CSV file 'products.csv' created successfully.


In [3]:
from pyspark.sql import SparkSession
from pyspark.sql.functions import col, when, expr

# Start Spark session
spark = SparkSession.builder.appName("ProductAnalysis").getOrCreate()


1. Read CSV and Print Schema

In [4]:
csv_df = spark.read.option("header", True).option("inferSchema", True).csv("products.csv")
csv_df.printSchema()


root
 |-- product_id: integer (nullable = true)
 |-- product_name: string (nullable = true)
 |-- category: string (nullable = true)
 |-- price: integer (nullable = true)
 |-- quantity: integer (nullable = true)



In [5]:
# Create JSON data
json_data = [
  {"product_id": 101, "product_name": "Laptop", "category": "Electronics", "price": 55000, "quantity": 10},
  {"product_id": 102, "product_name": "Smartphone", "category": "Electronics", "price": 30000, "quantity": 25},
  {"product_id": 103, "product_name": "Chair", "category": "Furniture", "price": 2500, "quantity": 50},
  {"product_id": 104, "product_name": "Book", "category": "Stationery", "price": 400, "quantity": 200},
  {"product_id": 105, "product_name": "Headphones", "category": "Electronics", "price": 1500, "quantity": 100},
  {"product_id": 106, "product_name": "Table", "category": "Furniture", "price": 3200, "quantity": 40},
  {"product_id": 107, "product_name": "Pen", "category": "Stationery", "price": 20, "quantity": 500},
  {"product_id": 108, "product_name": "Monitor", "category": "Electronics", "price": 12000, "quantity": 15},
  {"product_id": 109, "product_name": "Notebook", "category": "Stationery", "price": 60, "quantity": 300},
  {"product_id": 110, "product_name": "Sofa", "category": "Furniture", "price": 45000, "quantity": 5}
]

# Convert list of dicts to Spark DataFrame and write as JSON
df = spark.createDataFrame(json_data)
df.write.mode("overwrite").json("/FileStore/tables/products.json")

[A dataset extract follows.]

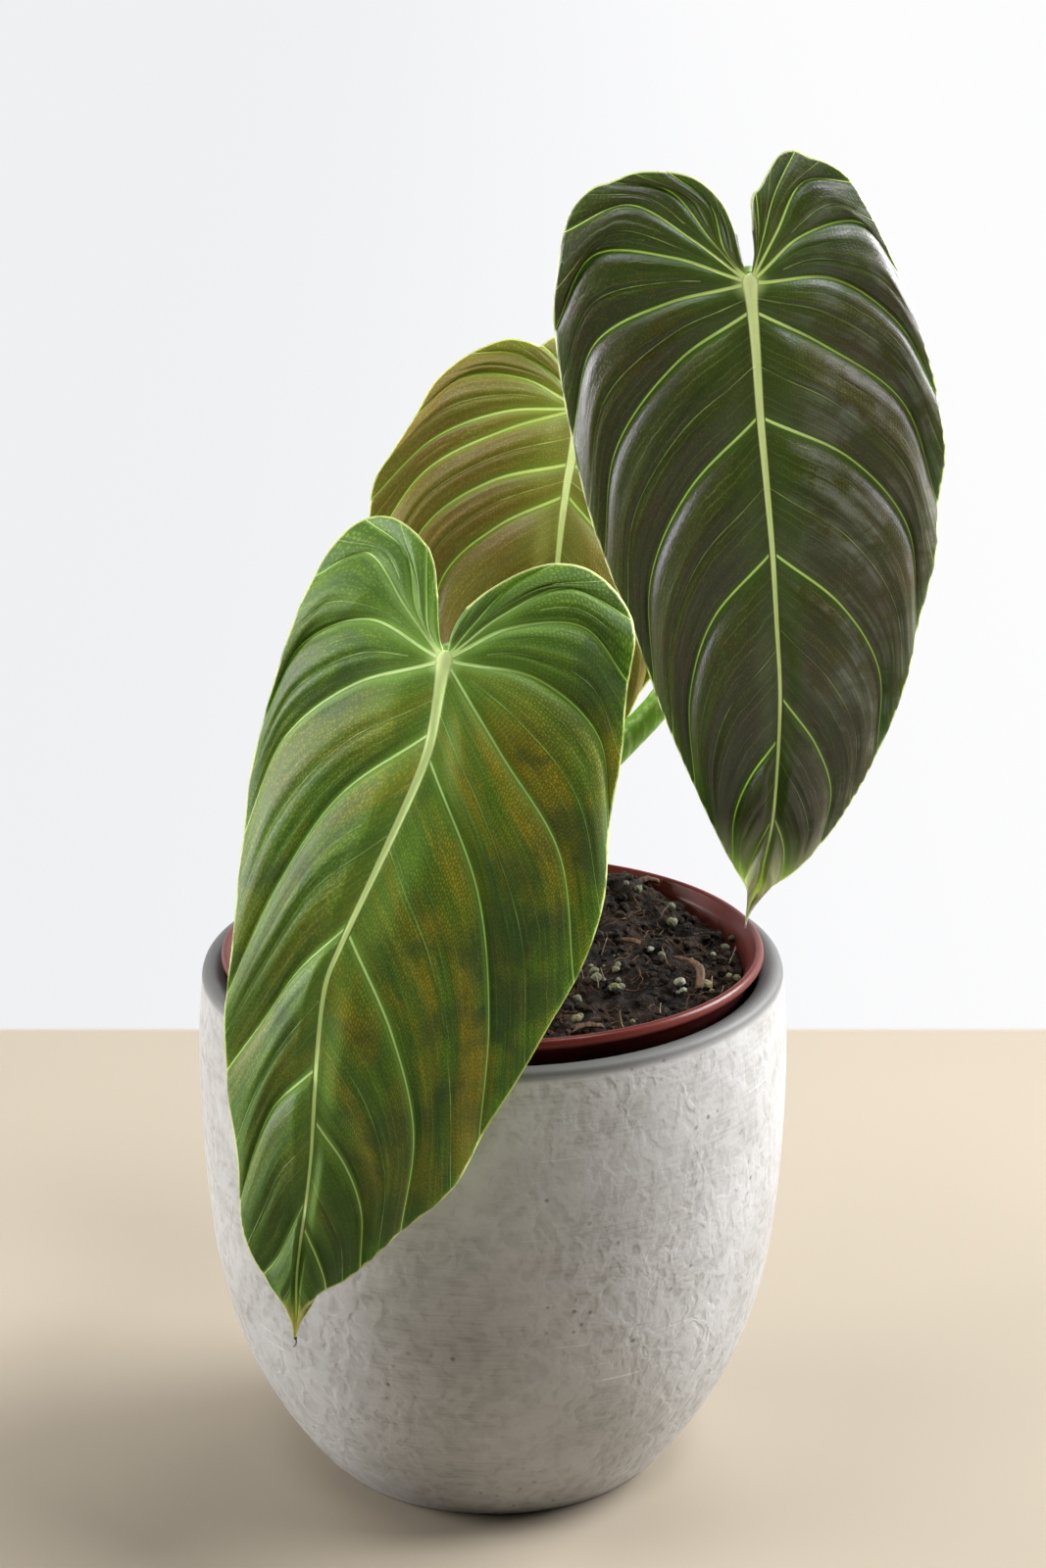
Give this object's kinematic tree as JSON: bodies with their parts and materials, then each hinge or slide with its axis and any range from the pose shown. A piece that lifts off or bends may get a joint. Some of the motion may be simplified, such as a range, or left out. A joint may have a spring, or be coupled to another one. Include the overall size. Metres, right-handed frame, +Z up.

 2. Read JSON and Compare Schema

In [6]:
json_df = spark.read.option("multiline", True).json("/FileStore/tables/products.json")
json_df.printSchema()


root
 |-- category: string (nullable = true)
 |-- price: long (nullable = true)
 |-- product_id: long (nullable = true)
 |-- product_name: string (nullable = true)
 |-- quantity: long (nullable = true)



4. Convert CSV to Parquet



In [8]:
csv_df.write.mode("overwrite").parquet("products_parquet")


4. Compare File Sizes



In [9]:
import os

def get_size(path):
    return sum(os.path.getsize(os.path.join(dirpath, f))
               for dirpath, _, files in os.walk(path)
               for f in files)

csv_size = get_size("products.csv")
json_size = get_size("products.json")
parquet_size = get_size("products_parquet")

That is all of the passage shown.